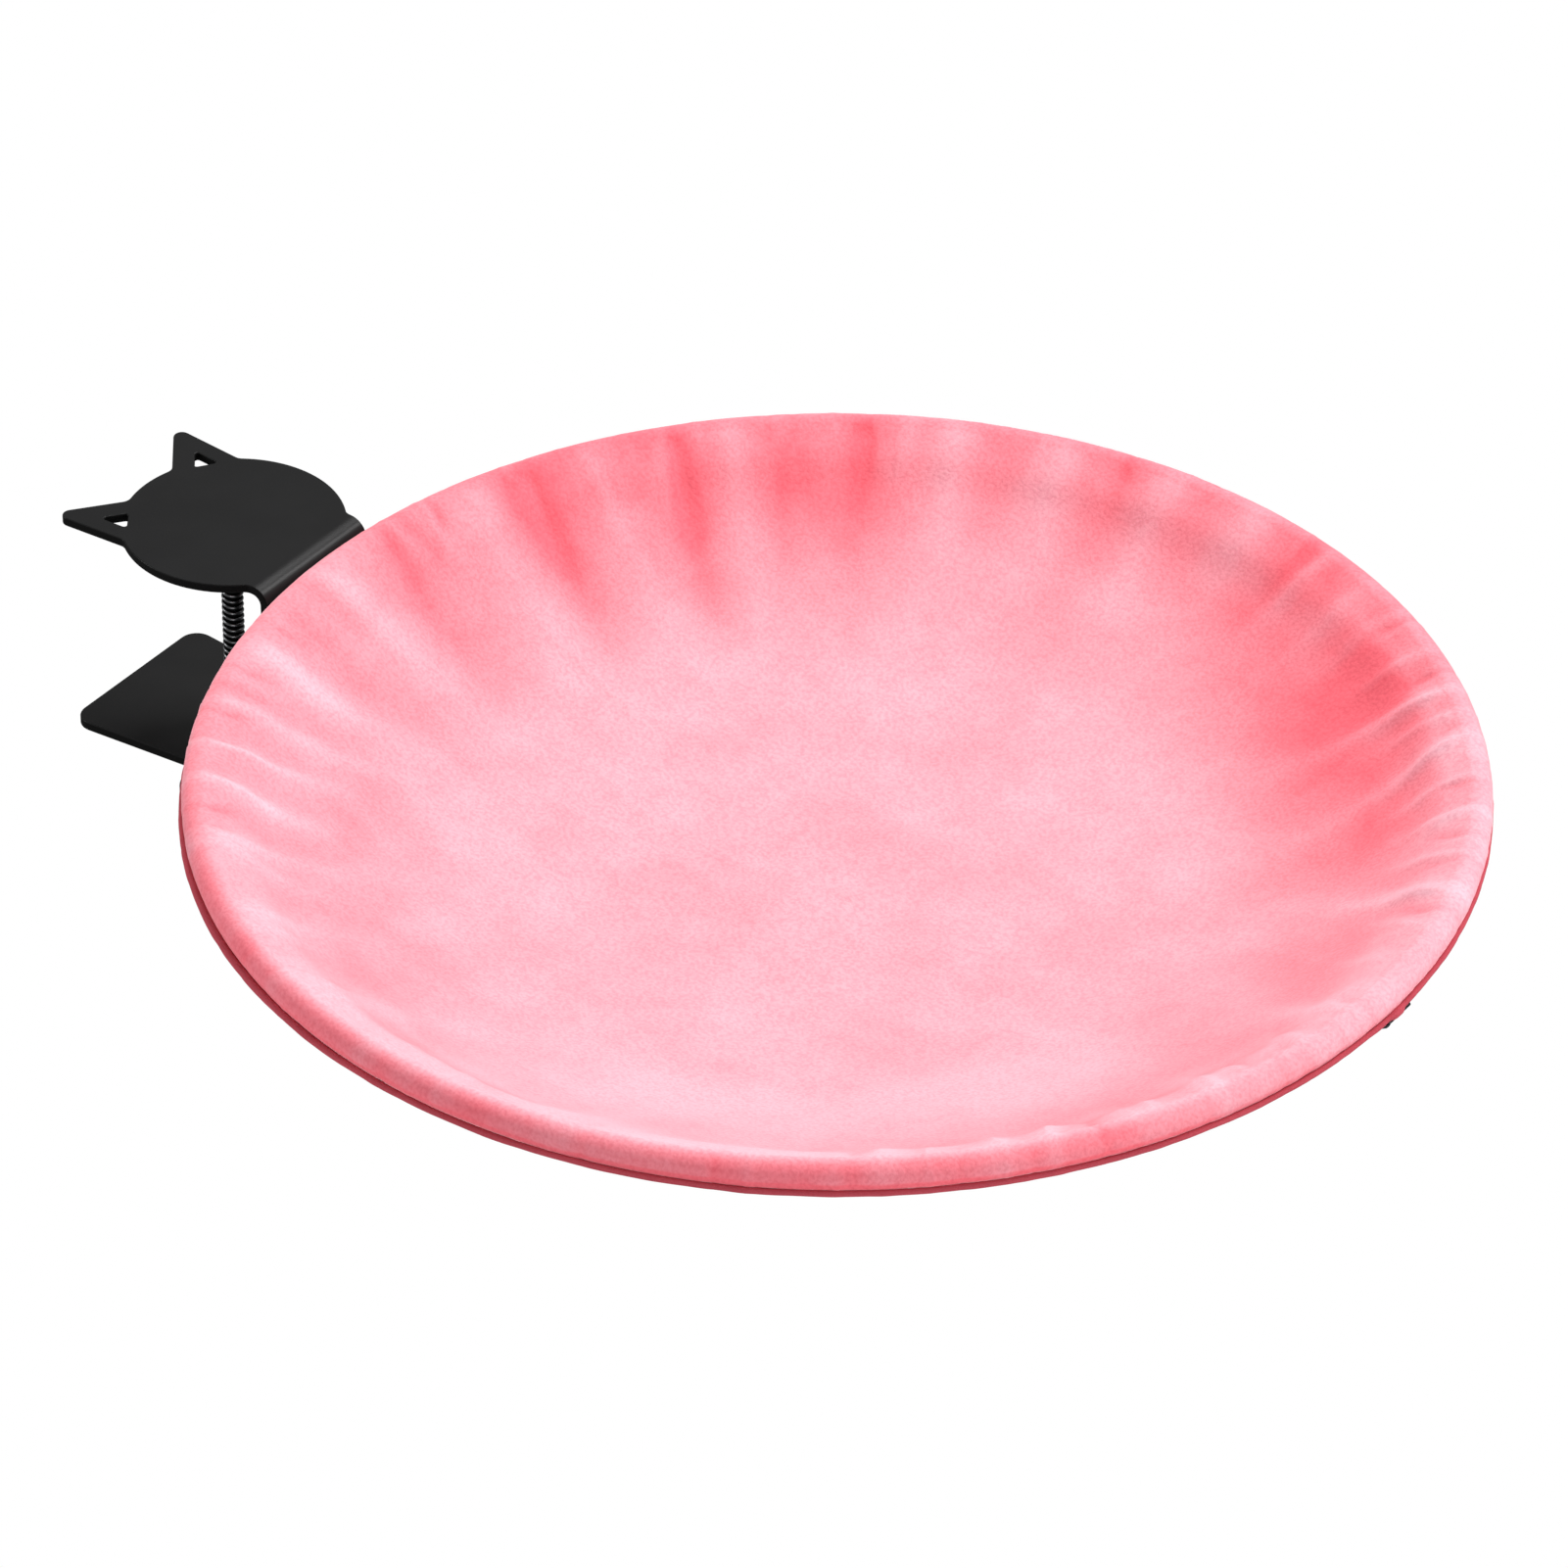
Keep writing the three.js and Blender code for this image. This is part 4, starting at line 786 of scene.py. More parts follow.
screw.data.set_sharp_from_angle(angle=math.radians(60))
dressed(screw, "clamp_screw", "screw")
print("thread turns:", round(thread_length / THREAD_PITCH, 1))

# %% [markdown]
# ## Knob
#
# The knob is moulded: six soft lobes for the fingers, a rounded edge above and below, and a hub with a
# six-sided pocket that holds the nut. Every ring has the same number of points, so the lobed outline can turn
# into the round hub and that into the hexagon.

# %% Knob
KNOB_POINTS = 216
KNOB_RADIUS = 22.5
LOBE_DEPTH = 3
EDGE_ROUND = 2.2
POCKET_DEPTH = 6.8
knob_angle = circle_of(KNOB_POINTS)
knob_low, knob_high = box_in_mm("screw_knob")


def lobed(inset, height):
    """The lobed outline, drawn in by so much."""
    return level_ring(knob_angle, KNOB_RADIUS - inset - LOBE_DEPTH * (1 - np.cos(6 * knob_angle)) / 2, height)


def hexagon(across_flats, height):
    """Points on a hexagon with a flat towards +X."""
    turn = (knob_angle + math.pi / 6) % (math.pi / 3) - math.pi / 6
    return level_ring(knob_angle, across_flats / 2 / np.cos(turn), height)


bottom, top = knob_low.z, knob_high.z
shoulder_height = top - 5
rod_end = screw_low.z - 0.3
rounding = [
    (EDGE_ROUND * (1 - math.sin(a)), EDGE_ROUND * (1 - math.cos(a))) for a in np.radians(np.arange(0, 91, 15))
]
underside = [
    (0, bottom + 1.2), (12.5, bottom + 1.2), (13.2, bottom + 0.9), (14.2, bottom + 0.15), (15, bottom),
]
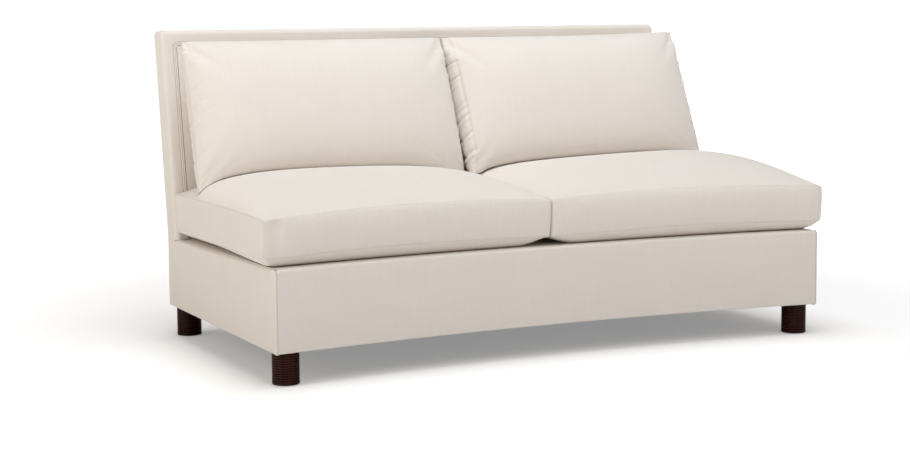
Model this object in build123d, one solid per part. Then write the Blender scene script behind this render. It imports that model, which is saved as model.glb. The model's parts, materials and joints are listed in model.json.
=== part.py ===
"""Armless two-seat sofa with a curved front, loose cushions and ribbed wooden legs.

The frame has +X to the right of a person facing the front, -Y to the front and +Z up.
The origin is under the middle of the sofa, on the floor. All lengths are millimetres.
"""
import os
from math import atan, cos, degrees, hypot, radians, sin, sqrt

from build123d import *

# ---- Driving dimensions ------------------------------------------------------------

# The whole sofa, outside its fabric
sofa_width = 1700
base_depth = 910
sofa_height = 903
front_sag = 63  # how far the middle of the curved front lies behind its ends
back_rake = 91  # how far the top of the back leans out behind the base
back_foot_thickness = 88  # the back from front to rear, at the deck
back_top_thickness = 79

# The base
deck_front_height = 306
deck_rear_height = 292
cover_thickness = 3
corner_radius = 8
top_edge_radius = 7
front_return = 110  # how far the front cover runs back over the deck
side_return = 8.5
side_seam_setback = 24  # from the foot of the back's face to the upright seam in the side
dust_cover_thickness = 1.5
front_rail_thickness = 22
side_rail_thickness = 28
rear_rail_thickness = 22
stretcher_thickness = 22
stretcher_height = 90
stretcher_count = 2
corner_block_size = 120
corner_block_height = 70

# The layers under the seat, from the deck cover down
deck_foam_thickness = 20
insulator_thickness = 2
webbing_thickness = 2
seat_web_width = 60
seat_web_count = 16
cross_web_count = 7

# The legs
leg_height = 89
leg_diameter = 73
leg_inset = 9
rib_count = 12
rib_depth = 2.4
leg_cap_height = 4
glide_thickness = 2
glide_diameter = 24
bolt_diameter = 8
bolt_length = 95
bolt_depth_in_leg = 50
bolt_clearance = 0.1

# The back
border_width = 32
welt_cord_diameter = 5
welt_gap = 0.3
welt_corner_radius = 10
welt_recess = 1.2  # how far the cords lie behind the face of the inside back
border_recess = 1
border_edge_radius = 12
border_corner_radius = 14
panel_edge_radius = 5
panel_corner_radius = 8
back_foam_thickness = 24
back_web_width = 60
back_web_count = 10
back_cross_web_count = 4
post_thickness = 45
top_rail_height = 70
tack_rail_height = 50
tack_rail_lift = 24  # open height between the deck and the tack rail
centre_post_width = 45

# The seat cushions, with heights above the deck
cushion_cover_thickness = 3
seat_setback = 19  # from the base's curved front to the cushion's front seams
seat_low_seam = 32
seat_high_seam = 134
seat_corner_drop = 8  # how much lower the seams lie at the corners
seat_crown = 90
seat_side_crown = 22  # rise of the top panel along the side seams
seat_front_bulge = 12
seat_under_flare = 60
seat_under_bulge = 10
seat_under_lift = 16  # height of the underside at the side seams
seat_front_overhang = 20  # how far the cushion's front corner stands out past the side
seat_rear_overhang = -2
cushion_gap = 2
cushion_squareness = 3.4  # how quickly a cushion fills out from its sides
seat_rear_gap = 1
seat_clearance = 0.7
foam_core_height = 88
foam_core_inset = 26

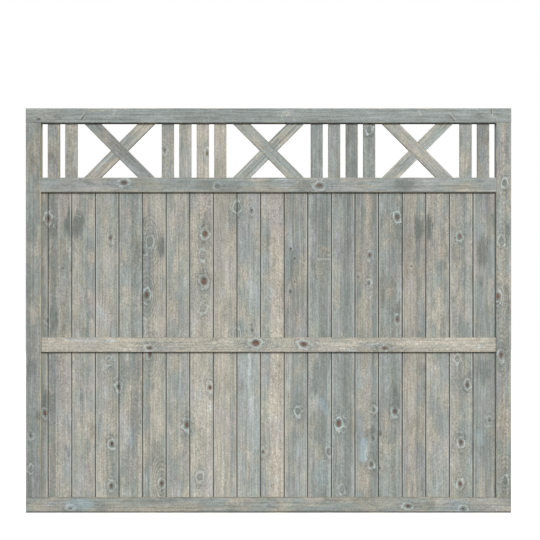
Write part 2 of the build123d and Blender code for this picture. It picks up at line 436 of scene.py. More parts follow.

-- -- --

# Exercise details
Write out the entries in full, exactly as given.

# Full output
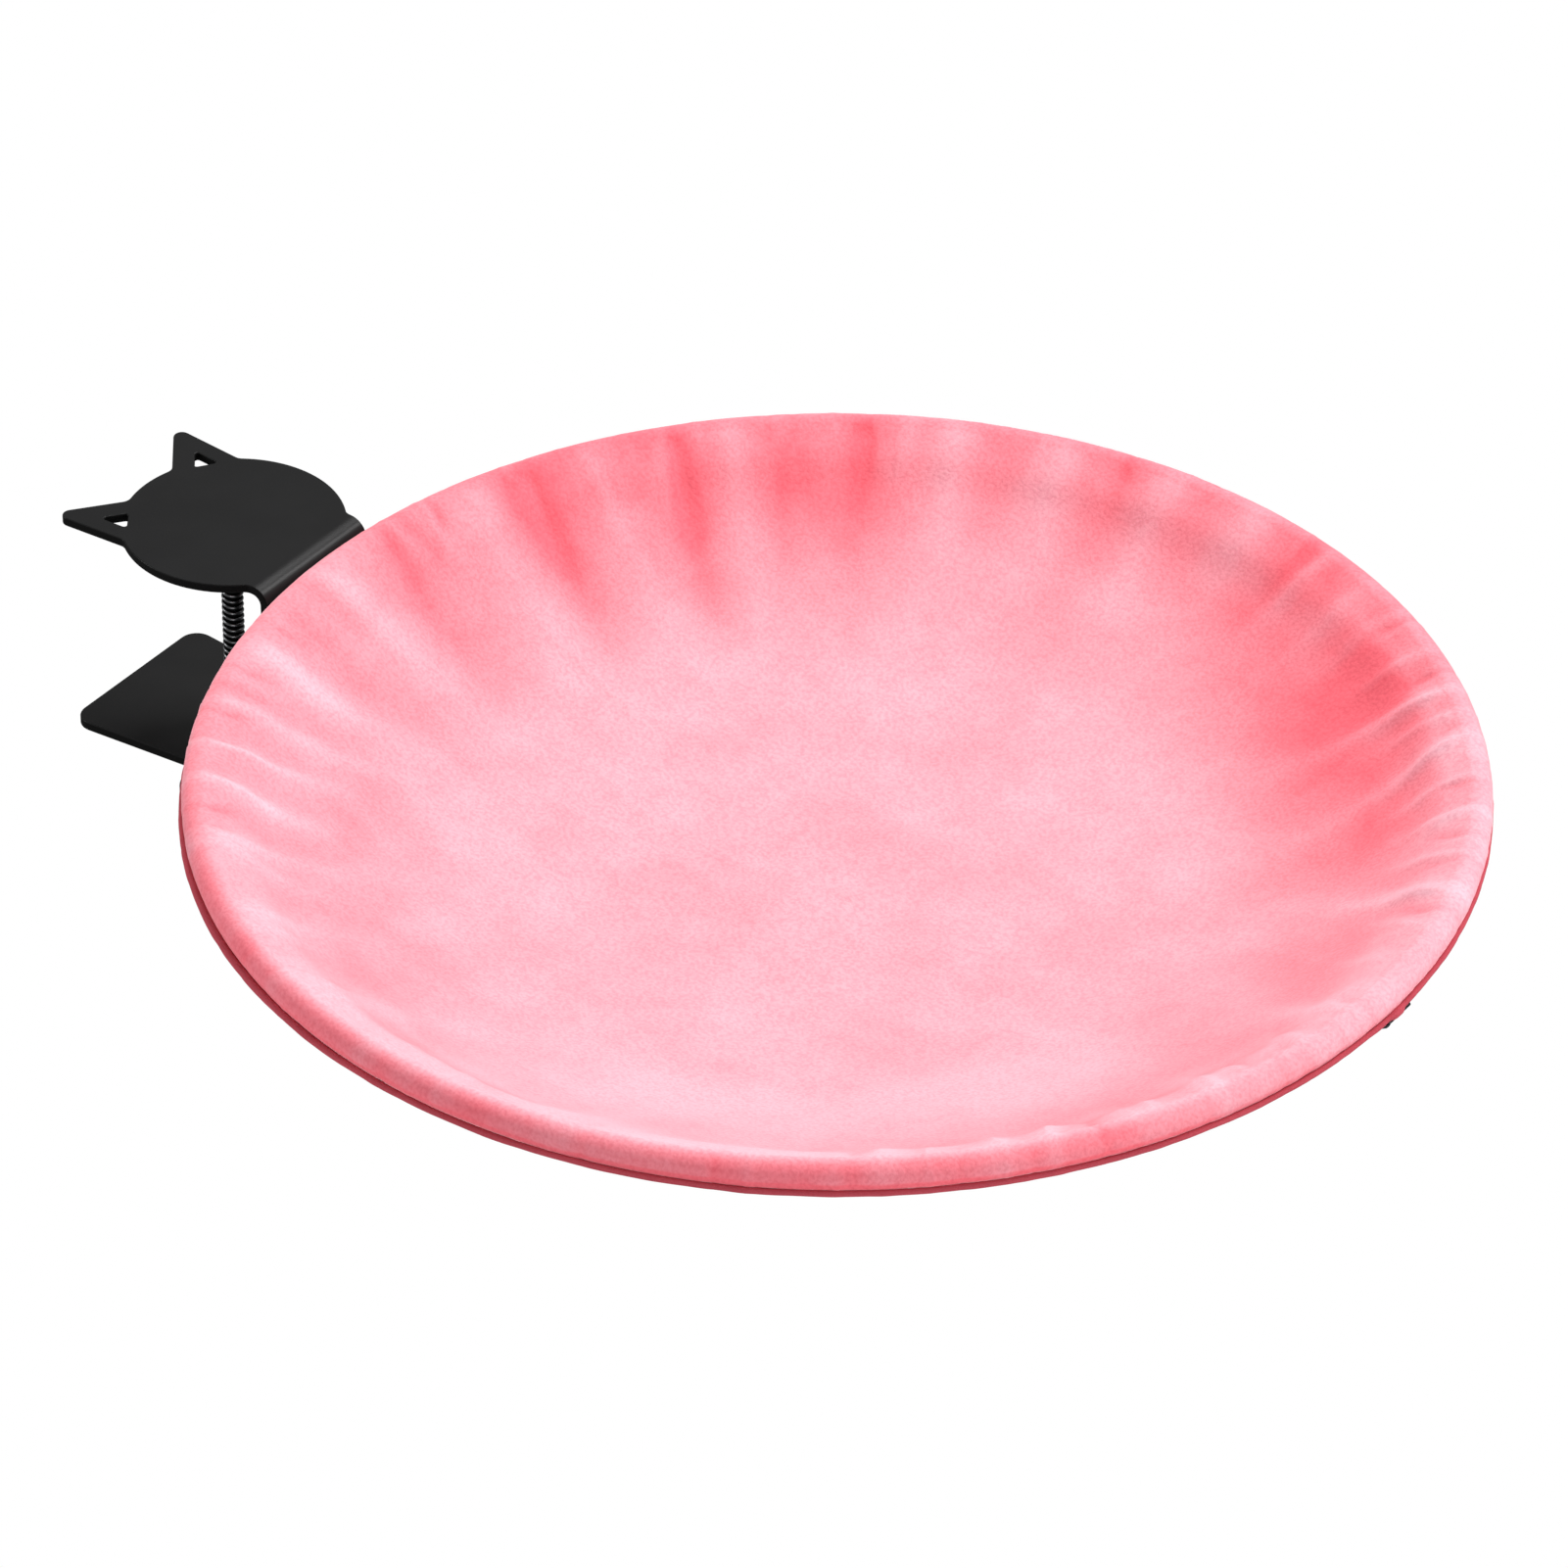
Keep writing the three.js and Blender code for this image. This is part 4, starting at line 786 of scene.py. More parts follow.
screw.data.set_sharp_from_angle(angle=math.radians(60))
dressed(screw, "clamp_screw", "screw")
print("thread turns:", round(thread_length / THREAD_PITCH, 1))

# %% [markdown]
# ## Knob
#
# The knob is moulded: six soft lobes for the fingers, a rounded edge above and below, and a hub with a
# six-sided pocket that holds the nut. Every ring has the same number of points, so the lobed outline can turn
# into the round hub and that into the hexagon.

# %% Knob
KNOB_POINTS = 216
KNOB_RADIUS = 22.5
LOBE_DEPTH = 3
EDGE_ROUND = 2.2
POCKET_DEPTH = 6.8
knob_angle = circle_of(KNOB_POINTS)
knob_low, knob_high = box_in_mm("screw_knob")


def lobed(inset, height):
    """The lobed outline, drawn in by so much."""
    return level_ring(knob_angle, KNOB_RADIUS - inset - LOBE_DEPTH * (1 - np.cos(6 * knob_angle)) / 2, height)


def hexagon(across_flats, height):
    """Points on a hexagon with a flat towards +X."""
    turn = (knob_angle + math.pi / 6) % (math.pi / 3) - math.pi / 6
    return level_ring(knob_angle, across_flats / 2 / np.cos(turn), height)


bottom, top = knob_low.z, knob_high.z
shoulder_height = top - 5
rod_end = screw_low.z - 0.3
rounding = [
    (EDGE_ROUND * (1 - math.sin(a)), EDGE_ROUND * (1 - math.cos(a))) for a in np.radians(np.arange(0, 91, 15))
]
underside = [
    (0, bottom + 1.2), (12.5, bottom + 1.2), (13.2, bottom + 0.9), (14.2, bottom + 0.15), (15, bottom),
]
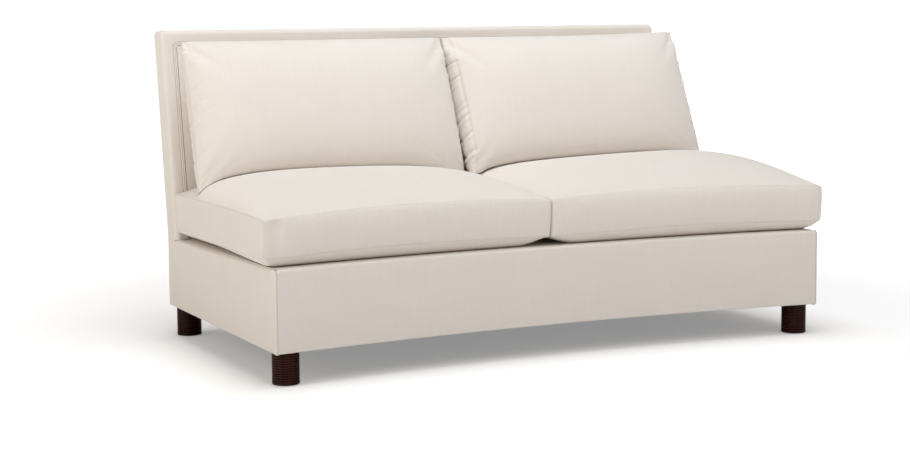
Model this object in build123d, one solid per part. Then write the Blender scene script behind this render. It imports that model, which is saved as model.glb. The model's parts, materials and joints are listed in model.json.
=== part.py ===
"""Armless two-seat sofa with a curved front, loose cushions and ribbed wooden legs.

The frame has +X to the right of a person facing the front, -Y to the front and +Z up.
The origin is under the middle of the sofa, on the floor. All lengths are millimetres.
"""
import os
from math import atan, cos, degrees, hypot, radians, sin, sqrt

from build123d import *

# ---- Driving dimensions ------------------------------------------------------------

# The whole sofa, outside its fabric
sofa_width = 1700
base_depth = 910
sofa_height = 903
front_sag = 63  # how far the middle of the curved front lies behind its ends
back_rake = 91  # how far the top of the back leans out behind the base
back_foot_thickness = 88  # the back from front to rear, at the deck
back_top_thickness = 79

# The base
deck_front_height = 306
deck_rear_height = 292
cover_thickness = 3
corner_radius = 8
top_edge_radius = 7
front_return = 110  # how far the front cover runs back over the deck
side_return = 8.5
side_seam_setback = 24  # from the foot of the back's face to the upright seam in the side
dust_cover_thickness = 1.5
front_rail_thickness = 22
side_rail_thickness = 28
rear_rail_thickness = 22
stretcher_thickness = 22
stretcher_height = 90
stretcher_count = 2
corner_block_size = 120
corner_block_height = 70

# The layers under the seat, from the deck cover down
deck_foam_thickness = 20
insulator_thickness = 2
webbing_thickness = 2
seat_web_width = 60
seat_web_count = 16
cross_web_count = 7

# The legs
leg_height = 89
leg_diameter = 73
leg_inset = 9
rib_count = 12
rib_depth = 2.4
leg_cap_height = 4
glide_thickness = 2
glide_diameter = 24
bolt_diameter = 8
bolt_length = 95
bolt_depth_in_leg = 50
bolt_clearance = 0.1

# The back
border_width = 32
welt_cord_diameter = 5
welt_gap = 0.3
welt_corner_radius = 10
welt_recess = 1.2  # how far the cords lie behind the face of the inside back
border_recess = 1
border_edge_radius = 12
border_corner_radius = 14
panel_edge_radius = 5
panel_corner_radius = 8
back_foam_thickness = 24
back_web_width = 60
back_web_count = 10
back_cross_web_count = 4
post_thickness = 45
top_rail_height = 70
tack_rail_height = 50
tack_rail_lift = 24  # open height between the deck and the tack rail
centre_post_width = 45

# The seat cushions, with heights above the deck
cushion_cover_thickness = 3
seat_setback = 19  # from the base's curved front to the cushion's front seams
seat_low_seam = 32
seat_high_seam = 134
seat_corner_drop = 8  # how much lower the seams lie at the corners
seat_crown = 90
seat_side_crown = 22  # rise of the top panel along the side seams
seat_front_bulge = 12
seat_under_flare = 60
seat_under_bulge = 10
seat_under_lift = 16  # height of the underside at the side seams
seat_front_overhang = 20  # how far the cushion's front corner stands out past the side
seat_rear_overhang = -2
cushion_gap = 2
cushion_squareness = 3.4  # how quickly a cushion fills out from its sides
seat_rear_gap = 1
seat_clearance = 0.7
foam_core_height = 88
foam_core_inset = 26

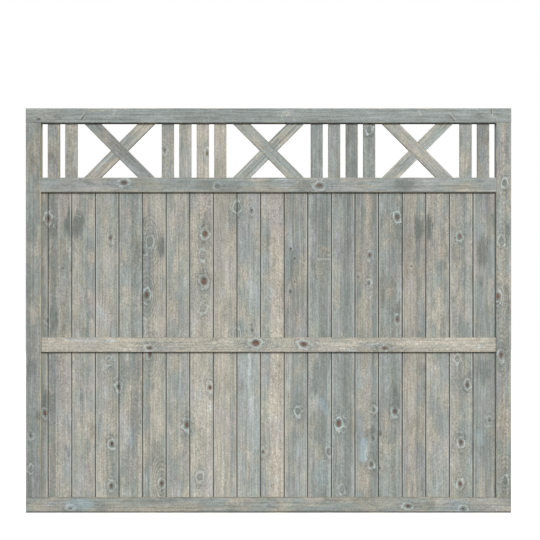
Write part 2 of the build123d and Blender code for this picture. It picks up at line 436 of scene.py. More parts follow.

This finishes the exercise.